Most of the mass of the particles in the PM10 range comes from particles greater than 2.5 micrometers in size. Filter tests the electret filter and the HEPA filter show these filters should capture in excess of 90% of the particles reaching the filters. Therefore, it is somewhat surprising that the electret and the HEPA filters only reduced PM10 by 38%. It appears that the larger mass particles are not staying in the air long enough to reach the filtration devices.
It should also be noted the requirement of a 90% reduction is somewhat arbitrary. Allergic reactions vary considerably from person to person. What would be an insufficient reduction in exposure for some would be adequate for others. If 90% allergen reduction is indeed the goal, then the study should have tested air cleaners with sufficient efficiency and cleaning capacity to achieve this goal. In other words, the study illustrated that small air cleaners may be inadequate but not that all air cleaners would be incapable of achieving the desired reductions.
Finally, the study emphasizes the importance of source control for reducing allergen exposure. If one has a rodent problem, the answer is not to purchase an air purifier. The answer is to eliminate the source of the allergen ie.exterminate the mice. In the case of the Johns Hopkins study this was hardly an option. But it can and should be part of the approach to reducing indoor allergens. Once the source is controlled, then an air purifier with sufficient air flow is a realistic enhancement.
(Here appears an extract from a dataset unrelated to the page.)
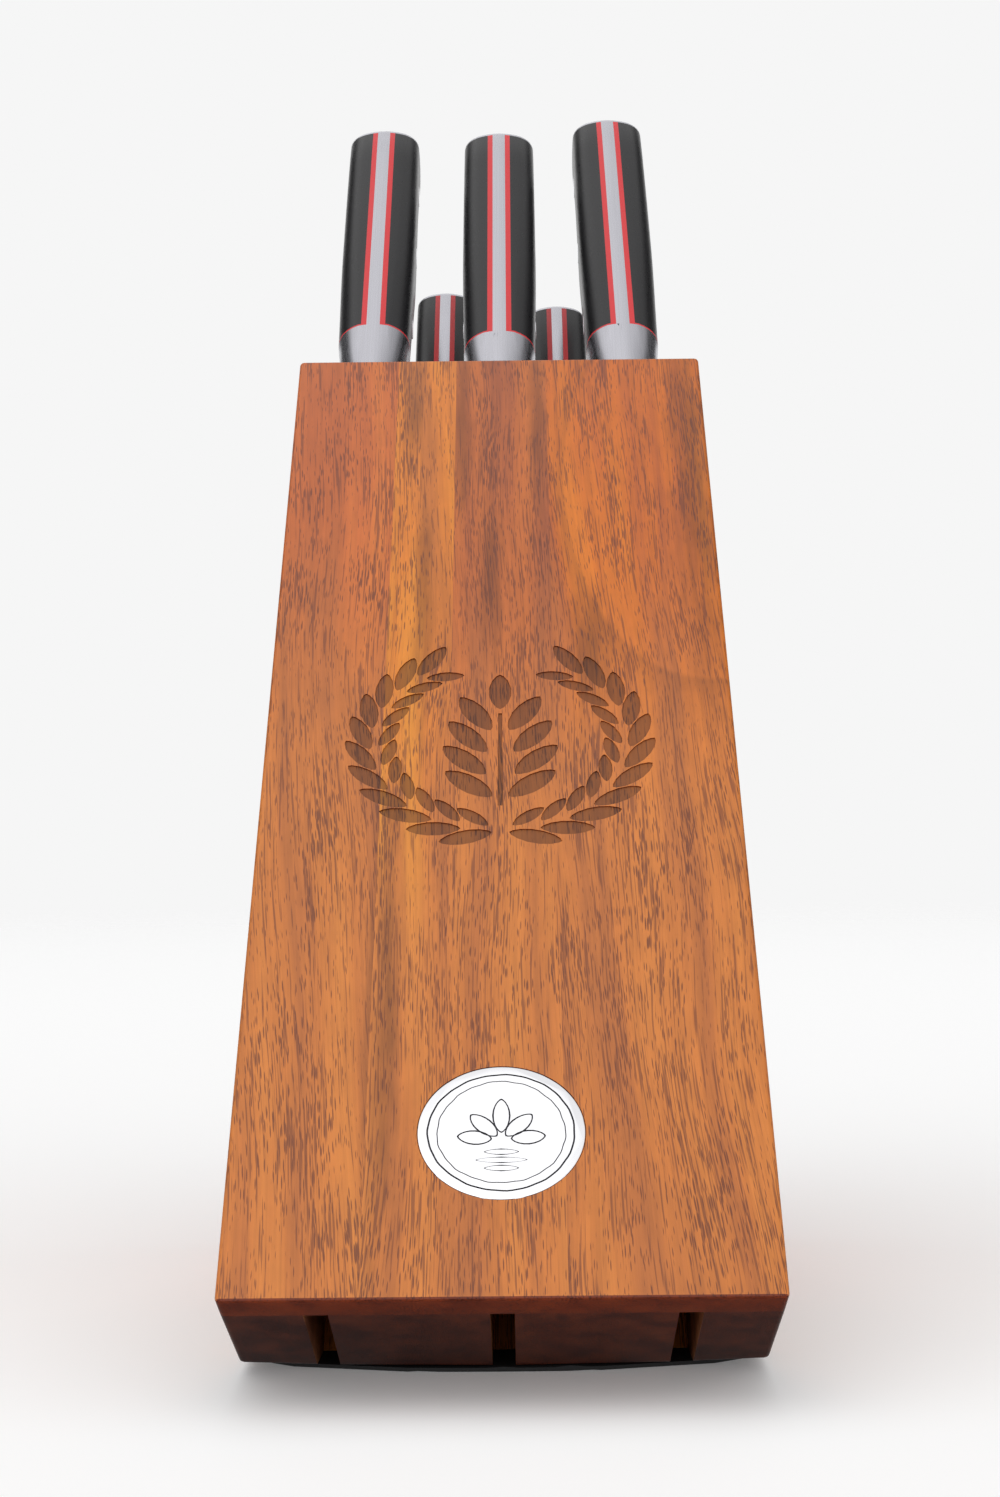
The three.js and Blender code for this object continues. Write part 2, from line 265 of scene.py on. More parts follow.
def growth_line(tree, plain, sway, light):
    """Darkens the light slowly up to a curved line, where it jumps back, as a growth ring does."""
    away = vector_calc(tree, "ADD", plain, -ARCH_MIDDLE)
    in_radii = vector_calc(tree, "MULTIPLY", away, [1 / size for size in ARCH_RADII])
    radius = vector_calc(tree, "LENGTH", in_radii)
    wavering = calc(tree, "MULTIPLY_ADD", sway, ARCH_WAVER, radius)
    halved = calc(tree, "MULTIPLY", wavering, 0.5)
    growth = add(tree, "ValToRGB", {"Fac": halved}, stops=ARCH_LIGHT)
    return calc(tree, "MULTIPLY", light, growth)


def dark_streak(tree, plain, at, light, streak):
    """Darkens the light inside one long ragged streak."""
    x, z, half_width, half_length = streak
    away = vector_calc(tree, "ADD", plain, (-x, 0, -z))
    scaled = vector_calc(tree, "MULTIPLY", away, (1 / half_width, 0, 1 / half_length))
    reach = vector_calc(tree, "LENGTH", scaled)
    edge = flecks(tree, at, *STREAK_EDGE)
    ragged = calc(tree, "MULTIPLY_ADD", edge, -1.6, reach)
    shade = remap(tree, ragged, -0.5, 0.5, 0.58, 1.0)
    return calc(tree, "MULTIPLY", light, shade)


def pores(tree, at, swayed):
    """How much of a pore each point is: short dashes and a few long ones, more of them in some bands."""
    cells = vector_calc(tree, "MULTIPLY", swayed, [1 / size for size in SHORT_PORES])
    nearest = add(tree, "TexVoronoi", {"Vector": cells, "Scale": 1.0})
    crowd = flecks(tree, at, *CROWDING)
    shifted = calc(tree, "MULTIPLY_ADD", crowd, -0.8, nearest)
    short = remap(tree, shifted, -0.2, -0.08, 0.8, 0.0)
    vessel = flecks(tree, swayed, *LONG_PORES)
    crowded = calc(tree, "MULTIPLY_ADD", crowd, 0.35, vessel)
    long = remap(tree, crowded, 0.74, 0.84, 0.0, 0.6)
    return calc(tree, "MAXIMUM", short, long)


# Acacia, planed, sanded and oiled: orange-brown with interlocked streaks, and open pores that
# look like short dark dashes; its end grain soaks up more oil and turns darker, and its end tint
# also holds painted shade for the toe, which faces away from the light. The real pores are
# about 0.2 mm wide, and are drawn about 0.3 mm wide so that they show.
def acacia(node, seed, kind):
    upper, lower, meet, lean, streaks = BOARDS[node]
    material, tree, bsdf = new_material(f"oiled acacia {node} {kind}", {"Roughness": 0.42, "IOR": 1.45})
    plain = slab_coordinates(tree)
    at = slab_coordinates(tree, (seed * 37.0, seed * 61.0, seed * 213.0), lean)
    sway = flecks(tree, at, *SWAY)
    aside = add(tree, "CombineXYZ", {"X": calc(tree, "MULTIPLY", sway, SWAY_REACH)})
    swayed = vector_calc(tree, "ADD", at, aside)

    figure = flecks(tree, swayed, *FIGURE)
    tones = [add(tree, "ValToRGB", {"Fac": figure}, stops=list(zip(TONE_PLACES, map(colour, WOODS[wood]))))
             for wood in (lower, upper)]
    height = add(tree, "SeparateXYZ", {0: plain}).outputs["Z"]
    wavering = calc(tree, "MULTIPLY_ADD", figure, 130.0, height)
    change = remap(tree, wavering, meet + BLEND[0], meet + BLEND[1], interpolation_type="SMOOTHSTEP")
    tone = mixed(tree, change, tones[0], tones[1])

    fibres = flecks(tree, swayed, *FIBRES)
    fibre_light = remap(tree, fibres, 0.32, 0.6, 0.88, 1.02)
    mottle = remap(tree, flecks(tree, at, *MOTTLE), 0.3, 0.7, 0.93, 1.05)
    light = calc(tree, "MULTIPLY", fibre_light, mottle)
    for streak in streaks:
        light = dark_streak(tree, plain, at, light, streak)
    if node == ARCHED_BOARD:
        light = growth_line(tree, plain, sway, light)
    tone = mixed(tree, 1.0, tone, light, "MULTIPLY")
    pore = pores(tree, at, swayed)
    tone = mixed(tree, pore, tone, colour(PORE_COLOUR))
    # the end tint multiplies in real darker end grain together with painted shade for the toe
    if CUTS[kind]:
        tint, roughness = CUTS[kind]
        tone = mixed(tree, 1.0, tone, colour(tint), "MULTIPLY")
        bsdf.inputs["Roughness"].default_value = roughness
    tree.links.new(given(tone), bsdf.inputs["Base Color"])
    relief = calc(tree, "SUBTRACT", fibres, pore)
    bump = add(tree, "Bump", {"Strength": 0.25, "Distance": 0.12 * MM, "Height": relief})
    tree.links.new(given(bump), bsdf.inputs["Normal"])
    return material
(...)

This conclusion is borne out by the Inner City Asthma Study. In this study published in the New England Journal of Medicine (September 2004) and co-funded by the National Institute of Allergy and Infectious Diseases (NIAID) and the National Institute of Environmental Health Sciences (NIEHS), it was found that a HEPA air cleaner when used in conjunction with dust mite proof mattress and pillow covers, professional extermination and a HEPA vacuum dramatically reduced asthma symptoms.
This study involved over 900 children between the ages of 5 and 11 in seven major metropolitan areas. The children living in homes with these simple environmental controls had an average of 21 fewer days of symptoms in the first year and an average of 16 fewer days during the second, or follow-up year. In addition, the benefits of the intervention occured rapidly. Investigators noted significant reductions in symptoms just 2 months after the study began.
Dr. Anthony Fauci, Director of NIAID stated: “For millions of children living with asthma, this important research demonstrates that taking practical steps can achieve long-term benefits in the form of better quality of life, fewer emergency room visits and lower healthcare costs.” Dr. Kenneth Olden, Director of NIEHS, summarized the results as follows: “These study results are exciting because they show that changes made in the home environment can produce a reduction in symptoms comparable to that achieved with that of asthma inhalers.”
In conclusion, the Johns Hopkins air purifier research provides some interesting information regarding the challenges of removing airborne particles. First, larger particles settle out of the air quickly and are difficult to capture. Secondly, an air purifier needs to have sufficient capacity to provide an adequate number of air changes per hour to remove target medium and small particles. Thirdly, source reduction needs to be a part of any environmental control strategy.